──────── Data ────────
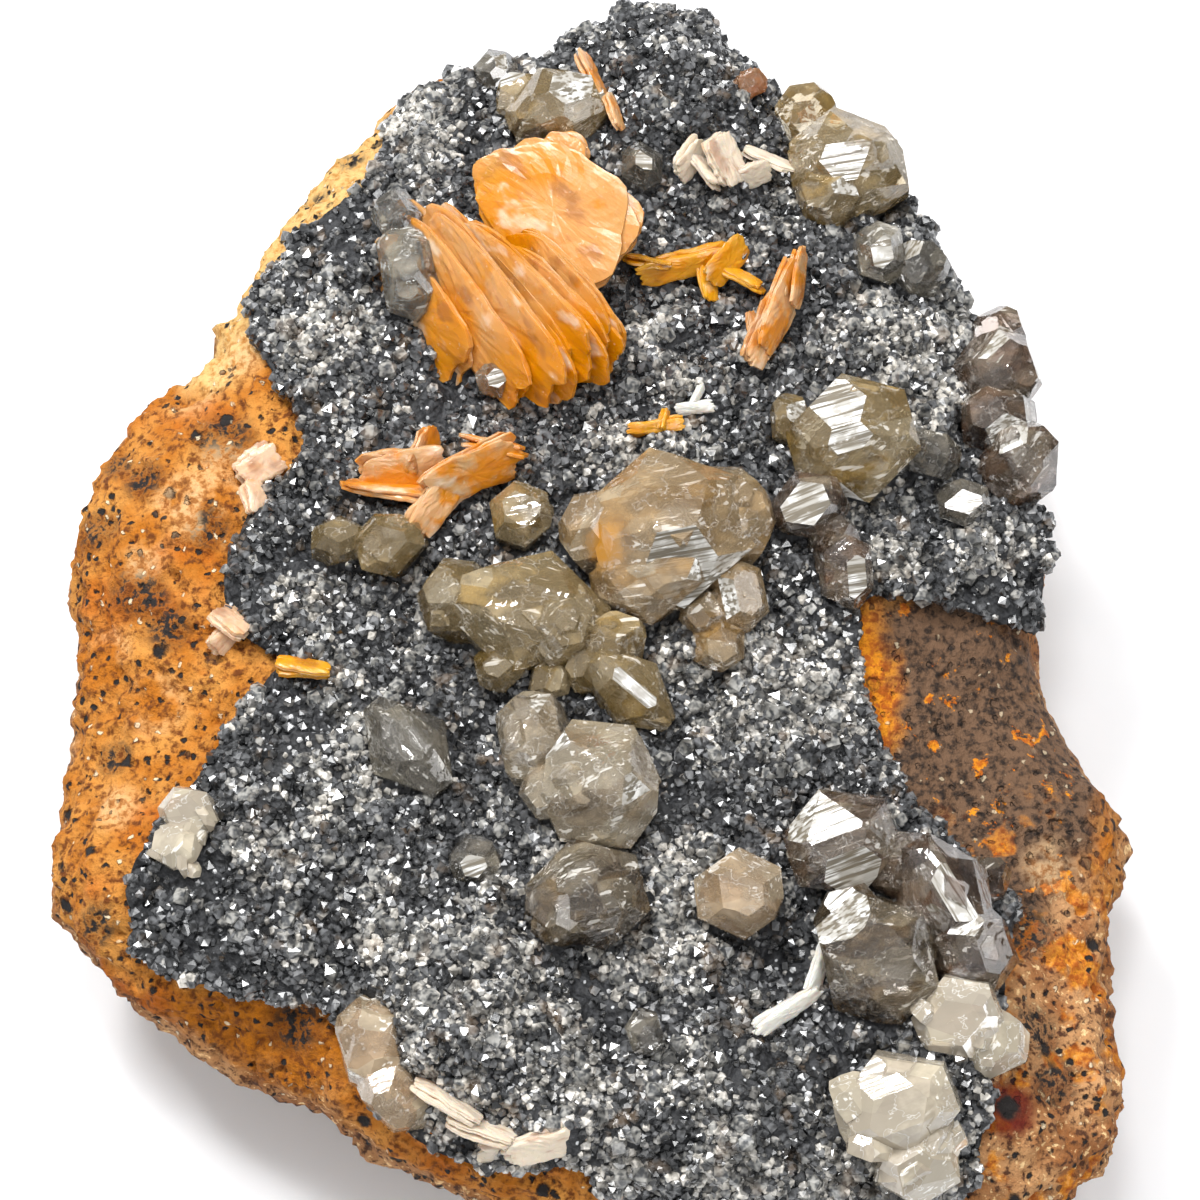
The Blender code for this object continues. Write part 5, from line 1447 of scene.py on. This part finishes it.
for node, blades in BARITE.items():
    shape = bmesh.new()
    own = shape.verts.layers.float_vector.new("own")
    for across, down, lift, size, turn in blades:
        look = ROUND_LEAVES if node == "barite_rosette" else RAGGED_LEAVES
        add_blade(shape, own, on_ground((across, down), lift), turned(turn), size, *look)
    if node == "barite_rosette":
        for across, down, lift, length, direction in ROSETTE:
            rotation = turned((0, ROSETTE_STAND, direction))
            middle = on_ground((across, down), lift) - rotation @ Vector((0, ROSETTE_WIDTH / 2, 0)) * MM
            size = (length, ROSETTE_WIDTH, ROSETTE_THICKNESS)
            add_blade(shape, own, middle, rotation, size, *LONG_LEAVES)
    finished(node.replace("barite", "leaves"), shape, BARITES[BARITE_OF[node]], "barite", node)

# %% [markdown]
# ## White calcite
# Late calcite grows as milky, cleaved blocks beside the cerussite and on the left edge. They are cut as the
# other crystals are, with more small partners, and their milk share is far higher.

# %% The calcite blocks
# Each block: place, lift, three sizes.
CALCITE = {
    "calcite_left_patch": [
        (188, 815, 0.8, (4.8, 4.8, 2.6)),
        (174, 846, 0.7, (4.0, 5.0, 2.4)),
    ],
    "calcite_front_lump": [
        (958, 1018, 1.8, (7.4, 6.2, 5.4)),
        (990, 1040, 1.4, (5.6, 5.0, 4.6)),
    ],
    "calcite_near_lumps": [
        (897, 1106, 1.6, (10.4, 8.4, 6.4)),
        (915, 1150, 1.2, (8.4, 6.4, 5.0)),
    ],
}
SMALL_BLOCKS = 6

for node, blocks in CALCITE.items():
    group = bmesh.new()
    chance = random.Random(node)
    for number, (across, down, lift, size) in enumerate(blocks):
        add_crystal(group, (across, down), lift, size, (20 + 35 * number, 25, 250 - 90 * number))
        for _ in range(SMALL_BLOCKS):
            beside = (
                across + chance.uniform(-0.4, 0.4) * size[0] * MM / PICTURE_UNIT,
                down + chance.uniform(-0.4, 0.4) * size[1] * MM / PICTURE_UNIT,
            )
            small = tuple(s * chance.uniform(0.3, 0.55) for s in size)
            turn = tuple(chance.uniform(0, 90) for _ in range(3))
            add_crystal(group, beside, lift * chance.uniform(0.9, 1.5), small, turn)
    finished(node.replace("calcite", "white"), group, [TINTS["white"], satin_and_painted_flash], "calcite", node)

# %% [markdown]
# ## Clearing up
# The seed shapes of the grains have done their work. The whole model's box is set beside the solids' box,
# and how far it stands out is printed, to see that nothing stands out too far.

# %% The two boxes
MARGIN = 0.03
for seed_grain in list(grain_store.objects):
    bpy.data.objects.remove(seed_grain)
bpy.data.collections.remove(grain_store)

low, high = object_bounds()
sizes = {"cad": [list(cad_low), list(cad_high)], "visual": [list(low), list(high)]}
for axis in range(3):
    allowed = MARGIN * (cad_high[axis] - cad_low[axis])
    over = max(cad_low[axis] - low[axis], high[axis] - cad_high[axis])
    print("xyz"[axis], "stands out by", round(over / MM, 2), "of", round(allowed / MM, 2), "mm")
────────
*Written exercise*. Quote the data above verbatim from its first line to the line that includes "# other crystals", with both boundary lines retained.

*The answer*.
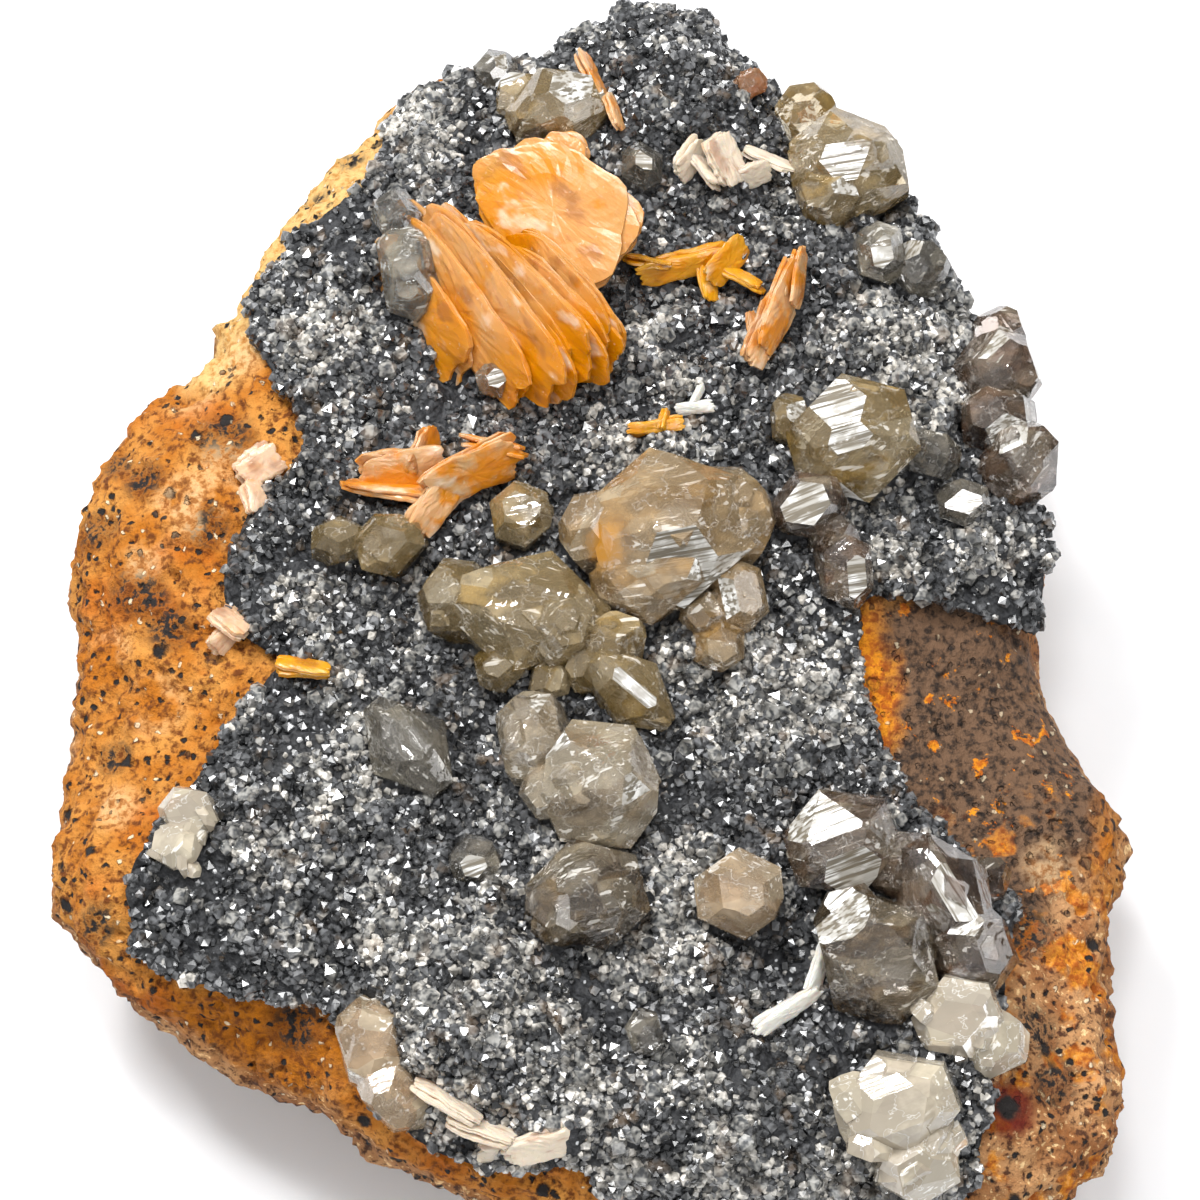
The Blender code for this object continues. Write part 5, from line 1447 of scene.py on. This part finishes it.
for node, blades in BARITE.items():
    shape = bmesh.new()
    own = shape.verts.layers.float_vector.new("own")
    for across, down, lift, size, turn in blades:
        look = ROUND_LEAVES if node == "barite_rosette" else RAGGED_LEAVES
        add_blade(shape, own, on_ground((across, down), lift), turned(turn), size, *look)
    if node == "barite_rosette":
        for across, down, lift, length, direction in ROSETTE:
            rotation = turned((0, ROSETTE_STAND, direction))
            middle = on_ground((across, down), lift) - rotation @ Vector((0, ROSETTE_WIDTH / 2, 0)) * MM
            size = (length, ROSETTE_WIDTH, ROSETTE_THICKNESS)
            add_blade(shape, own, middle, rotation, size, *LONG_LEAVES)
    finished(node.replace("barite", "leaves"), shape, BARITES[BARITE_OF[node]], "barite", node)

# %% [markdown]
# ## White calcite
# Late calcite grows as milky, cleaved blocks beside the cerussite and on the left edge. They are cut as the
# other crystals are, with more small partners, and their milk share is far higher.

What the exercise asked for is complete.